As already indicated a very small percentage is attributable for the right to use the word 'Intercontinental'. Having regard to all other terms and conditions of the agreement and also bearing in mind the main purpose for which the assessee received compensation, we think it will be appropriate to fix 5 per cent of the receipts only as attributable to the right given by the assessee to use the word 'Intercontinental'.
To put it differently, the assessee would be liable to be taxed in respect of income arising through or from the asset, viz., use of the word 'Intercontinental', and such income is determined at 5 per cent of the receipts. The ITO is directed to make the computation.

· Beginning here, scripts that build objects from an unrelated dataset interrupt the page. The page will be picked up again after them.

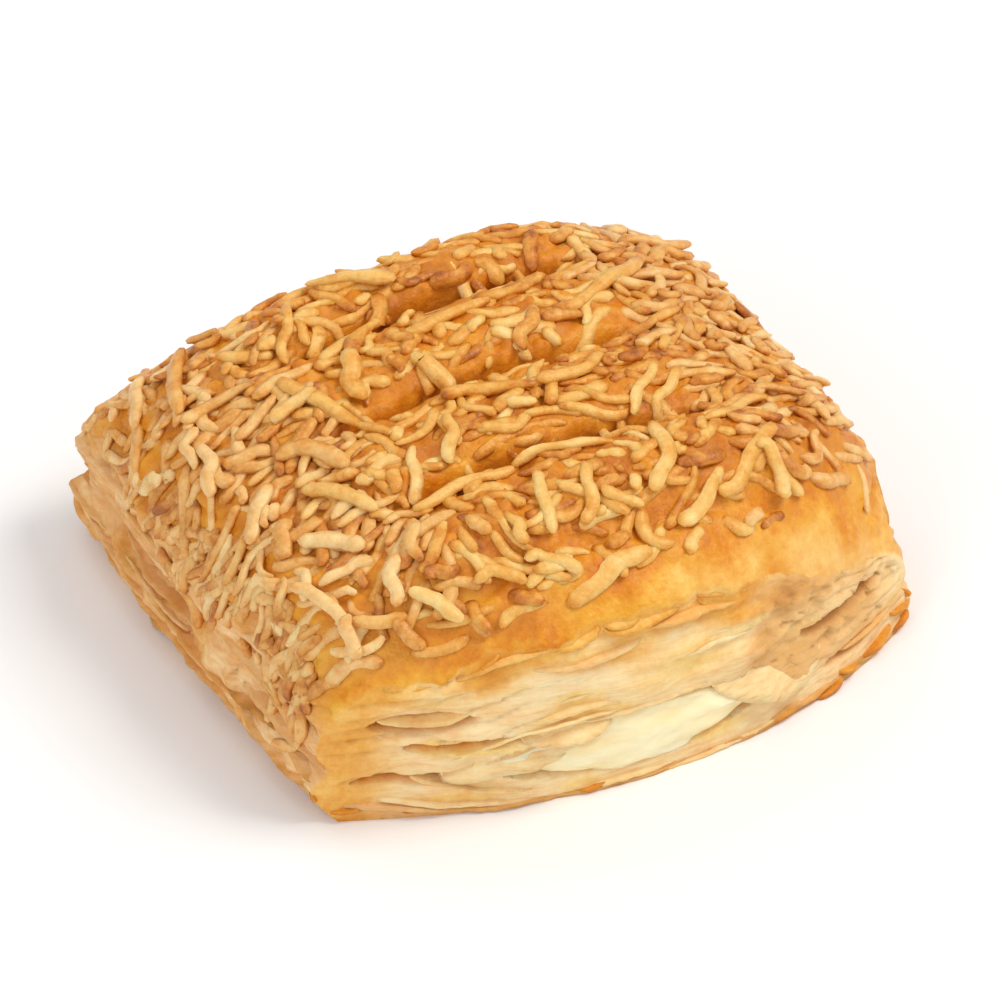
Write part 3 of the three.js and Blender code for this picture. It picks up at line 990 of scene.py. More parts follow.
@dataclass
class LeafSheaf:
    """Many leaves of dough on one wall, as one piece.

    Attributes:
        name: The piece's name.
        route: The wall that they lie on.
        leaves: The leaves.
        step: Spacing of vertices along a leaf in millimetres.
        bands: Faces from a leaf's root to its edge.
        root: How far its root lies inside the wall.
        thickness: Thickness of a leaf in millimetres.
    """

    name: str
    route: Route
    leaves: list[Leaf]
    step: float = 0.6
    bands: int = 6
    root: float = 1.8
    thickness: float = 0.32

    def grids(self) -> bpy.types.Mesh:
        """Lays out one flat grid for each leaf.

        Returns:
            The grids, each at the height of its leaf's number.
        """
        shape = bmesh.new()
        for index, leaf in enumerate(self.leaves):
            count = max(6, round(leaf.length / self.step))
            rise = Matrix.Translation((0, 0, index))
            bmesh.ops.create_grid(shape, x_segments=count, y_segments=self.bands, size=0.5, matrix=rise)
        return mesh_of(shape, self.name)

    def build(self) -> bpy.types.Mesh:
        """Bends the grids to the wall with ragged, drooping edges.

        Returns:
            The mesh of open sheets, which the piece's modifier makes thick.
        """
        wall = Wall(self.route)
        mesh = self.grids()
        unit = read_places(mesh)
        table = np.array([astuple(leaf) for leaf in self.leaves])[np.rint(unit[:, 2]).astype(int)]
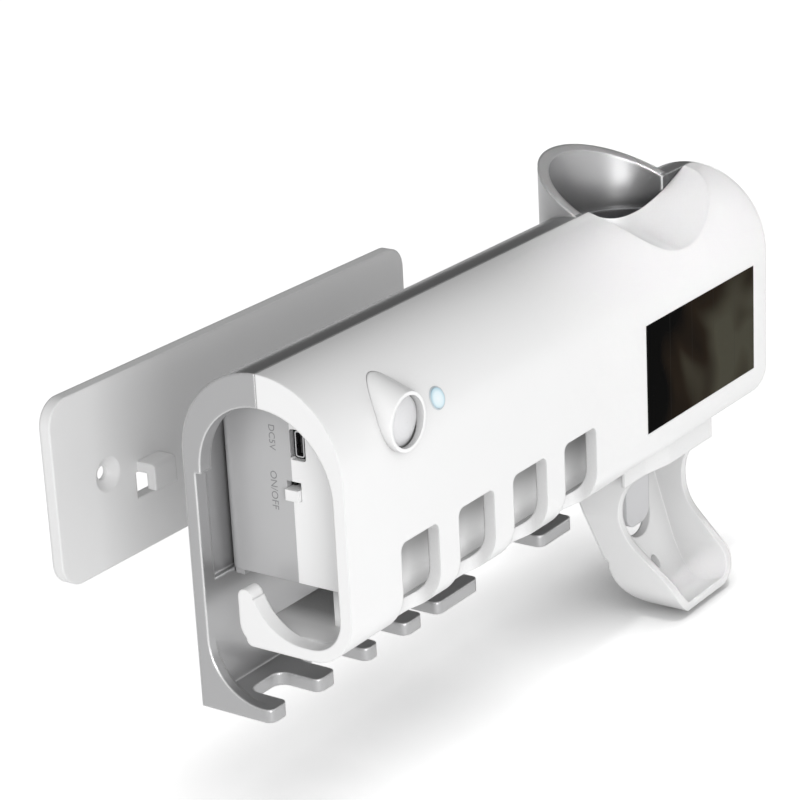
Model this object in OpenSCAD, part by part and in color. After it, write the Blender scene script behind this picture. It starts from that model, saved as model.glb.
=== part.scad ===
// Wall-hung toothpaste dispenser with brush slots, shown lifted off its wall plate.
// Millimetres. Origin at the centre of the plate's back face, +X right, -Y toward the user, +Z up.
// Inside the housing modules X runs from the left end, Y from the seam and Z from the top.

/* [Housing] */
// Length of the housing
house_l = 240; // [236:1:270]
// Radius of the rounded top, which is half of the depth
shell_r = 27.5; // [27:0.1:29]
// Height of the front cover
cover_h = 81.5; // [80:0.5:88]
// Radius where the cover's face turns under
nose_r = 14.5; // [12:0.5:16]
// Wall of both shells
shell_wall = 4; // [3.4:0.1:4.2]
// Wall of the back shell beside the electronics case
back_wall = 2.2; // [1.8:0.1:2.6]
// Thickness of the right end wall
end_wall = 3; // [2:0.1:4]
// How far the cover's floor runs behind the seam
floor_back = 9.5; // [8:0.5:10.5]
// Height of the back shell, down to the fork shelf
back_h = 104.5; // [102:0.5:110]
// Depth of the thick rim at the left end
rim_l = 5; // [4:0.1:7]
// How much thicker than the wall the rim is at its top
rim_drop = 5.8; // [3:0.1:8]
// Wall of the rim's arch in the back shell
arch_wall = 5.9; // [5:0.1:6.5]
// Gap between parts that are assembled together
fit_gap = 0.3; // [0.2:0.05:0.4]

/* [Hanging finger at the left end] */
// How far the finger reaches behind the seam
j_reach = 11.5; // [10.5:0.1:12.5]
// Thickness of the finger
j_wall = 4.2; // [3.4:0.1:4.6]
// Thickness of the rim under the open end
j_floor = 3.6; // [2.6:0.1:3.8]
// Radius in which the rim turns up into the finger
j_curve = 17.5; // [14:0.5:18]
// Height of the finger above the underside
j_rise = 17; // [13:0.5:20]

/* [Brush slots] */
// Number of brush slots
slot_n = 4; // [2:1:4]
// Left edge of the first slot
slot_first = 24.5; // [22:0.5:27]
// Distance from slot to slot
slot_pitch = 28.6; // [26:0.1:30]
// Width of a slot
slot_w = 18.5; // [14:0.5:20]
// Depth of the slots' top edge below the housing's top
slot_top = 53; // [48:0.5:60]
// Distance from the seam to the slots' rear end in the underside
slot_back = 17.5; // [16:0.5:20]
// Corner radius at the slots' top
slot_r = 2.5; // [1.5:0.1:4]
// Corner radius at the slots' rear end
slot_end_r = 5; // [3:0.5:7]

/* [Fork shelf] */
// How much shorter than the housing the fork shelf is
fork_short = 78; // [75:1:84]
// Thickness of the shelf
fork_t = 4; // [3:0.1:5]
// Distance from the seam to the fingers' front
fork_front = 2.5; // [1:0.5:5]
// Distance from the seam to the bottom of the notches
fork_root = 17; // [14:0.5:19]
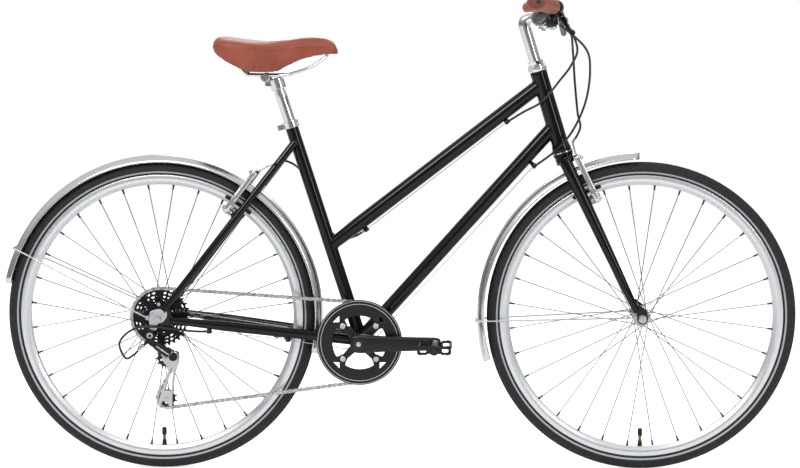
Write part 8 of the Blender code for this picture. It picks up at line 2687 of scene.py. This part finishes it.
for side in (-1, 1):
    spot = saddle_point(0.03, side * 0.04, tail_end)
    sockets.append(pin(spot + Vector((0.004, 0, -0.01)), spot + Vector((-0.003, 0, 0.006)), 0.0068, 0.001,
        24))
dress([skin(base_rings), *sockets], "saddle_base", "saddle", "black_nylon", angle=45)
print("rails", triangles["saddle_rails"], "triangles")

# %% [markdown]
# ## Camera, light and floor
# The photograph is a catalogue picture: the camera stands 4.5 m away on the chain side, at the height of the
# handlebar, and the ground is plain white. The world is white for the camera. For reflections it is a soft
# studio, bright above and dimmer at the level of the wheels, because chrome shows nothing but its room.

# %% Camera
CAMERA_DISTANCE = 4.5
CAMERA_HEIGHT = 0.965
CAMERA_FORWARD = 0.2093
PITCH = math.radians(5.52)
YAW = math.radians(0.76)
SHIFT = -0.083
FOCAL_PIXELS = 2022.0
PICTURE_WIDTH = 800
SENSOR_WIDTH = 36.0
camera_data = bpy.data.cameras.new("camera")
camera_data.sensor_width = SENSOR_WIDTH
camera_data.lens = FOCAL_PIXELS * SENSOR_WIDTH / PICTURE_WIDTH
camera_data.clip_end = 60.0
camera_data.shift_x = SHIFT
camera = placed("camera", camera_data)
camera.location = (CAMERA_FORWARD, -CAMERA_DISTANCE, CAMERA_HEIGHT)
camera.rotation_euler = (math.pi / 2 - PITCH, 0, YAW)
bpy.context.scene.camera = camera

# %% World and lamps
world = bpy.data.worlds.new("studio")
bpy.context.scene.world = world
world.use_nodes = True
sky = world.node_tree
sky.nodes.clear()
direction = add(sky, "ShaderNodeTexCoord").outputs["Generated"]
split = add(sky, "ShaderNodeSeparateXYZ", None, {"Vector": direction})
room = add(sky, "ShaderNodeMapRange", {"From Min": -1.0, "From Max": 1.0}, {"Value": split.outputs["Z"]})
shades = add(sky, "ShaderNodeValToRGB", None, {"Fac": room})
steps = shades.color_ramp.elements
steps[0].color = linear("#D2D2D4")
for place, code in ((0.36, "#A8A8AA"), (0.43, "#4E4E51"), (0.58, "#565658"), (0.72, "#E6E6E6")):
    steps.new(place).color = linear(code)
steps[-1].color = linear("#FFFFFF")
dim = add(sky, "ShaderNodeBackground", {"Strength": 0.85}, {"Color": shades})
white = add(sky, "ShaderNodeBackground", {"Color": (1, 1, 1, 1), "Strength": 1.0})


def sees_white(tree, share):
    """How much of the white background a ray meets: all of it for the camera, a share of it for gloss."""
    rays = add(tree, "ShaderNodeLightPath").outputs
    part = add(tree, MATH, "MULTIPLY", (rays["Is Glossy Ray"], share))
    clear = add(tree, MATH, "MAXIMUM", (part, rays["Is Transmission Ray"]))
    return add(tree, MATH, "MAXIMUM", (clear, rays["Is Camera Ray"]))


both = add(sky, "ShaderNodeMixShader", None, {0: sees_white(sky, 0.22), 1: dim, 2: white})
add(sky, "ShaderNodeOutputWorld", None, {"Surface": both})


def lamp(name, place, size, power, target=(0, 0, 0.5)):
    data = bpy.data.lights.new(name, "AREA")
    data.shape = "RECTANGLE"
    data.size, data.size_y = size
    data.energy = power
    made = placed(name, data)
    made.location = place
    made.rotation_euler = (Vector(target) - Vector(place)).to_track_quat("-Z", "Y").to_euler()


lamp("key", (-1.4, -2.6, 2.9), (2.2, 0.8), 64)
lamp("fill", (2.6, -2.4, 1.9), (0.5, 1.6), 26)
lamp("rim_light", (0.2, 2.8, 2.6), (2.4, 0.8), 36)

# %% Floor
floor_shape = bmesh.new()
bmesh.ops.create_grid(floor_shape, x_segments=1, y_segments=1, size=6.0)
floor = moved(from_shape(floor_shape, "floor"), (0, 0, -0.0006))
paper = bpy.data.materials.new("white_paper_floor")
paper.use_nodes = True
tree = paper.node_tree
matt = tree.nodes["Principled BSDF"]
matt.inputs["Base Color"].default_value = linear("#F4F4F4")
matt.inputs["Roughness"].default_value = 0.9
glow = add(tree, "ShaderNodeEmission", {"Color": (1, 1, 1, 1), "Strength": 0.55})
lit = add(tree, "ShaderNodeAddShader", None, {0: matt, 1: glow})
chosen = add(tree, "ShaderNodeMixShader", None, {0: sees_white(tree, 0.3), 1: matt, 2: lit})
tree.links.new(chosen.outputs[0], tree.nodes["Material Output"].inputs["Surface"])
floor.data.materials.append(paper)
bpy.context.scene.view_settings.view_transform = "Standard"

# %% Sizes, and the end
print("triangles", sum(triangles.values()), "in", len(triangles), "pieces")
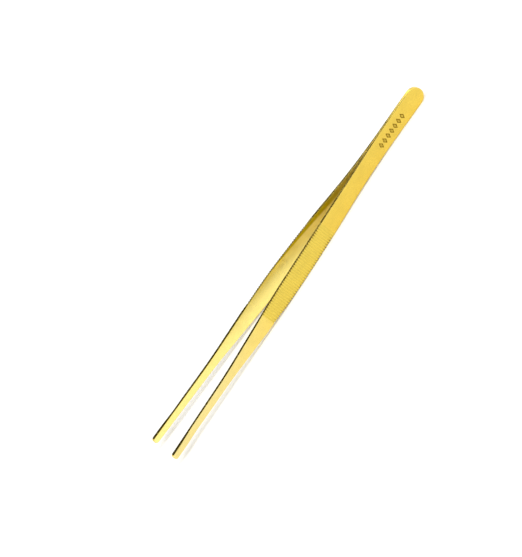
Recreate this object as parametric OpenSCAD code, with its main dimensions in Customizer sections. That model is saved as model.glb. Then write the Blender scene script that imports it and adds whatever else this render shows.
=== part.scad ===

11. Cross-objections filed by the assessee for the assessment years 1971-72, 1972-73 and 1973-74 are not pressed and they are, accordingly, rejected. Cross-objection for the assessment year 1974-75 deals with the non-application of Rule 115-B. The Commissioner (Appeals) did not decide this issue because he has deleted the entire membership fees.
But in the view we have taken that 5 per cent of the membership fee is taxable, Rule 115B. will have to be considered and we direct the ITO to consider the same.
There is another ground relating to interest loss which according to the assessee should be treated as business loss. The Commissioner (Appeals) did not permit the assessee to raise this as an additional ground before him. We have gone through his order and also heard both the sides. We do not think that the Commissioner (Appeals) is right in rejecting the additional ground. The Commissioner (Appeals) himself allowed such a claim originally made before him for the assessment years 1975-76 and 1976-77. We may also mention here that even if the revenue filed appeals for those years, they have not challenged the finding of the Commissioner (Appeal?). We, therefore, see no reason to reject such a claim on a technical plea. We direct the ITO to verify the figures and allow the same in the same way as has been done by the Commissioner (Appeals) for the assessment years 1975-76 and 1976-77.
12. In the cross-objections for the assessment years 1975-76 and 1976-77, the common question is about Rule 115B and the same has to be applied as has already been indicated above. No other ground is pressed in the cross-objections. We may also add that even for other years, the ITO will have to apply Rule 115B while taxing the income as directed by us.
13. In the result, the appeals are treated as allowed in part, the cross-objections for the assessment years 1971-72, 1972-73 and 1973-74 are dismissed and the cross-objections for the assessment years 1974-75, 1975-76 and 1976-77 are allowed in part.